### EXERCISE REQUIREMENTS
Produce the listing below again, exactly as shown.

### INFORMATION SUPPLIED
▬▬▬▬▬▬▬▬▬▬

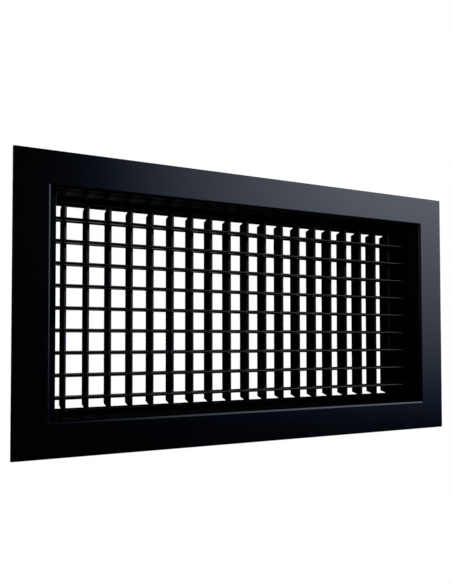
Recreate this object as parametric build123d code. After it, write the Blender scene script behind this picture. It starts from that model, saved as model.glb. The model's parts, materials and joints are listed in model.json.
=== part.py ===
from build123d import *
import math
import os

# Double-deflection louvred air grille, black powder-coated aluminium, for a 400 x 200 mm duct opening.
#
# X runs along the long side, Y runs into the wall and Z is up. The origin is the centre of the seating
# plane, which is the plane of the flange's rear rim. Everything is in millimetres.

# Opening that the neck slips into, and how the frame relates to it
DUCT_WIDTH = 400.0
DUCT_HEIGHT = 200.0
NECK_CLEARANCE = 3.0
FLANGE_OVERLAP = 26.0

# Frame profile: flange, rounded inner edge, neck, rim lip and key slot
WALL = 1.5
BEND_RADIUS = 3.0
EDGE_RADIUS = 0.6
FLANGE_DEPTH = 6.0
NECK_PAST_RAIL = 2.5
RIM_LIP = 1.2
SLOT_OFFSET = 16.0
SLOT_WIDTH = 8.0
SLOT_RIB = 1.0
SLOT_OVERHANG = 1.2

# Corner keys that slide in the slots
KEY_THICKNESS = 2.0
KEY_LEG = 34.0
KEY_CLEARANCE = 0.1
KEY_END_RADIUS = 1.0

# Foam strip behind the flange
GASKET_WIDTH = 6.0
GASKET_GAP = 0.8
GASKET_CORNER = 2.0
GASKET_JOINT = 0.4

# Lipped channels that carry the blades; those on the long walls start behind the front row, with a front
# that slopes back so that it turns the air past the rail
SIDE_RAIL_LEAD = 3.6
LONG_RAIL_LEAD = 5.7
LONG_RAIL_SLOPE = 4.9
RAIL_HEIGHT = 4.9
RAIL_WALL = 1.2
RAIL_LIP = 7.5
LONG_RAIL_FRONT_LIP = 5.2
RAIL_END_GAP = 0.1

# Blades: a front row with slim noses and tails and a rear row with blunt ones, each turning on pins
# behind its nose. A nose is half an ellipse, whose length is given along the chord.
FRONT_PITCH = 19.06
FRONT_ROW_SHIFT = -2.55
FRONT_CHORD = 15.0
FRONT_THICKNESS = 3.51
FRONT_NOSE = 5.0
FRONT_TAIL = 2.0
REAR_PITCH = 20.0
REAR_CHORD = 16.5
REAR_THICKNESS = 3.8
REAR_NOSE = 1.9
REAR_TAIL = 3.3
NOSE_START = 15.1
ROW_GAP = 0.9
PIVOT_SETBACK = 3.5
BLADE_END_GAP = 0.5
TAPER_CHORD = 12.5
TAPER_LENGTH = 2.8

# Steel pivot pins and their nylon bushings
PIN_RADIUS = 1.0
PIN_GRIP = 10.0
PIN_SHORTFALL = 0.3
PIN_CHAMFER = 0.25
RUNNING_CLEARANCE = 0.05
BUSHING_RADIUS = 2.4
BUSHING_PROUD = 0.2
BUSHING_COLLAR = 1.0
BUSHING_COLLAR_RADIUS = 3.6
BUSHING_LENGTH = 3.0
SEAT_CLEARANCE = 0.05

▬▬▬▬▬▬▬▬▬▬

### EXERCISE ANSWER
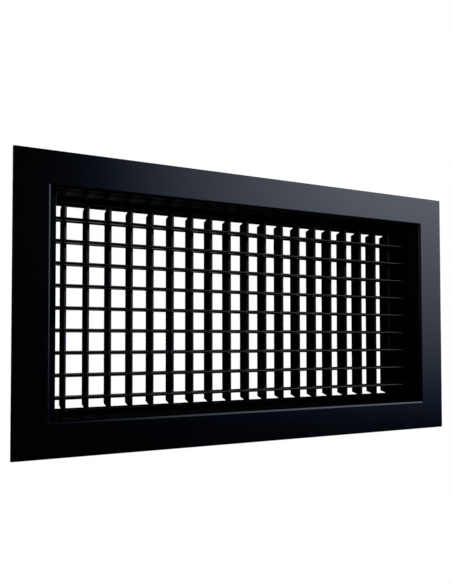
Recreate this object as parametric build123d code. After it, write the Blender scene script behind this picture. It starts from that model, saved as model.glb. The model's parts, materials and joints are listed in model.json.
=== part.py ===
from build123d import *
import math
import os

# Double-deflection louvred air grille, black powder-coated aluminium, for a 400 x 200 mm duct opening.
#
# X runs along the long side, Y runs into the wall and Z is up. The origin is the centre of the seating
# plane, which is the plane of the flange's rear rim. Everything is in millimetres.

# Opening that the neck slips into, and how the frame relates to it
DUCT_WIDTH = 400.0
DUCT_HEIGHT = 200.0
NECK_CLEARANCE = 3.0
FLANGE_OVERLAP = 26.0

# Frame profile: flange, rounded inner edge, neck, rim lip and key slot
WALL = 1.5
BEND_RADIUS = 3.0
EDGE_RADIUS = 0.6
FLANGE_DEPTH = 6.0
NECK_PAST_RAIL = 2.5
RIM_LIP = 1.2
SLOT_OFFSET = 16.0
SLOT_WIDTH = 8.0
SLOT_RIB = 1.0
SLOT_OVERHANG = 1.2

# Corner keys that slide in the slots
KEY_THICKNESS = 2.0
KEY_LEG = 34.0
KEY_CLEARANCE = 0.1
KEY_END_RADIUS = 1.0

# Foam strip behind the flange
GASKET_WIDTH = 6.0
GASKET_GAP = 0.8
GASKET_CORNER = 2.0
GASKET_JOINT = 0.4

# Lipped channels that carry the blades; those on the long walls start behind the front row, with a front
# that slopes back so that it turns the air past the rail
SIDE_RAIL_LEAD = 3.6
LONG_RAIL_LEAD = 5.7
LONG_RAIL_SLOPE = 4.9
RAIL_HEIGHT = 4.9
RAIL_WALL = 1.2
RAIL_LIP = 7.5
LONG_RAIL_FRONT_LIP = 5.2
RAIL_END_GAP = 0.1

# Blades: a front row with slim noses and tails and a rear row with blunt ones, each turning on pins
# behind its nose. A nose is half an ellipse, whose length is given along the chord.
FRONT_PITCH = 19.06
FRONT_ROW_SHIFT = -2.55
FRONT_CHORD = 15.0
FRONT_THICKNESS = 3.51
FRONT_NOSE = 5.0
FRONT_TAIL = 2.0
REAR_PITCH = 20.0
REAR_CHORD = 16.5
REAR_THICKNESS = 3.8
REAR_NOSE = 1.9
REAR_TAIL = 3.3
NOSE_START = 15.1
ROW_GAP = 0.9
PIVOT_SETBACK = 3.5
BLADE_END_GAP = 0.5
TAPER_CHORD = 12.5
TAPER_LENGTH = 2.8

# Steel pivot pins and their nylon bushings
PIN_RADIUS = 1.0
PIN_GRIP = 10.0
PIN_SHORTFALL = 0.3
PIN_CHAMFER = 0.25
RUNNING_CLEARANCE = 0.05
BUSHING_RADIUS = 2.4
BUSHING_PROUD = 0.2
BUSHING_COLLAR = 1.0
BUSHING_COLLAR_RADIUS = 3.6
BUSHING_LENGTH = 3.0
SEAT_CLEARANCE = 0.05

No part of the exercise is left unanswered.